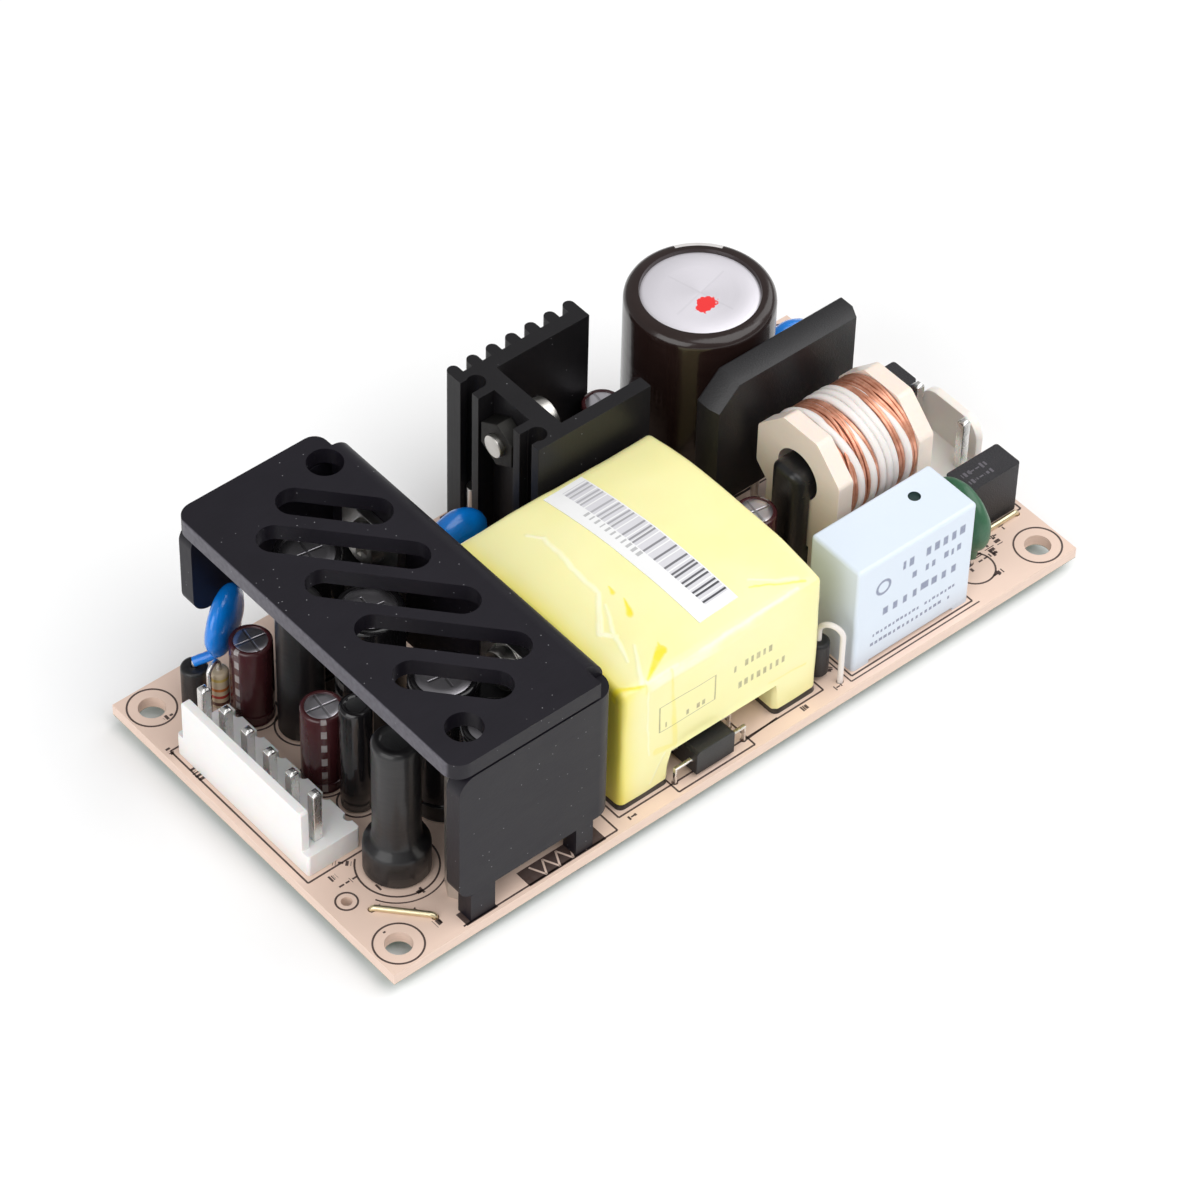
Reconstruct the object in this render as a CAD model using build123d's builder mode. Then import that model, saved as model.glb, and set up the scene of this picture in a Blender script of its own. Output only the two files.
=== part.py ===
"""Open frame power supply: a bare circuit board with its parts. The origin lies midway between the four
corner holes on the board's underside, with +X to the mains end, +Y to the back edge and +Z up."""
import os

from build123d import *

os.makedirs("parts", exist_ok=True)

# Driving dimensions in millimetres

# Board, leads and solder
board_thickness = 1.6
edge_margin = 0.6
corner_hole_diameter = 3.2
corner_hole_inset = 3.175
trimmer_hole_diameter = 1.3
trimmer_hole_inset = 2.5
trimmer_hole_front = 11.4
lead_clearance = 0.1
tail_length = 1.6
solder_height = 1.1
solder_spread = 0.4
solder_tip = 0.1
fit_clearance = 0.05

# Folded output heatsink, one black sheet over the low voltage end
sheet = 2.2
cover_front_bay = 7.3
cover_height = 26.0
cover_bend_radius = 2.5
cover_corner_radius = 2.2
cover_wall_gap = 0.35
cover_relief = 2.7
cover_wing_lift = 11.0
cover_wall_setback = 0.6
cover_foot_height = 4.3
cover_foot_1_start = 2.2
cover_foot_1_width = 3.4
cover_foot_2_width = 2.4
cover_foot_2_end = 3.1
cover_foot_3_end = 4.5
tongue_side = 1.4
slot_width = 4.2
slot_long = 19.4
slot_short = 13.2
slot_row = 8.66
slot_end_row = 5.54
slot_end_shift = 3.1
slot_angle = -48.5
cover_hole_diameter = 4.3
cover_hole_side = 4.78
cover_hole_end = 4.35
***
- _Requirements_
Please write out the material word for word from its first line through the line holding "fit_clearance = 0.05", including both, and no line past it.

- _Solution_
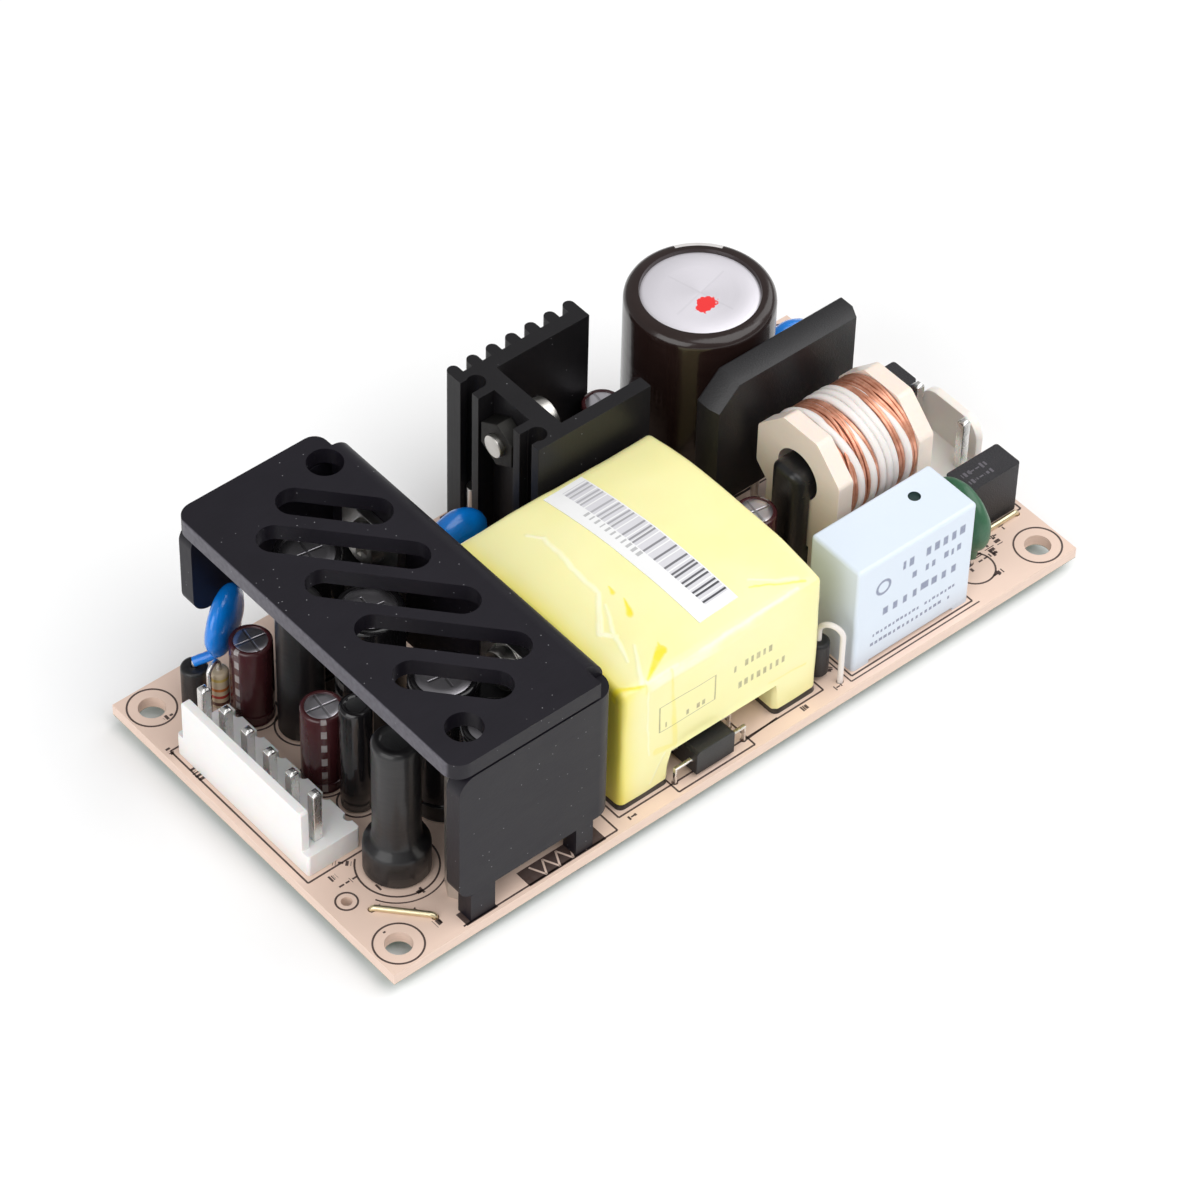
Reconstruct the object in this render as a CAD model using build123d's builder mode. Then import that model, saved as model.glb, and set up the scene of this picture in a Blender script of its own. Output only the two files.
=== part.py ===
"""Open frame power supply: a bare circuit board with its parts. The origin lies midway between the four
corner holes on the board's underside, with +X to the mains end, +Y to the back edge and +Z up."""
import os

from build123d import *

os.makedirs("parts", exist_ok=True)

# Driving dimensions in millimetres

# Board, leads and solder
board_thickness = 1.6
edge_margin = 0.6
corner_hole_diameter = 3.2
corner_hole_inset = 3.175
trimmer_hole_diameter = 1.3
trimmer_hole_inset = 2.5
trimmer_hole_front = 11.4
lead_clearance = 0.1
tail_length = 1.6
solder_height = 1.1
solder_spread = 0.4
solder_tip = 0.1
fit_clearance = 0.05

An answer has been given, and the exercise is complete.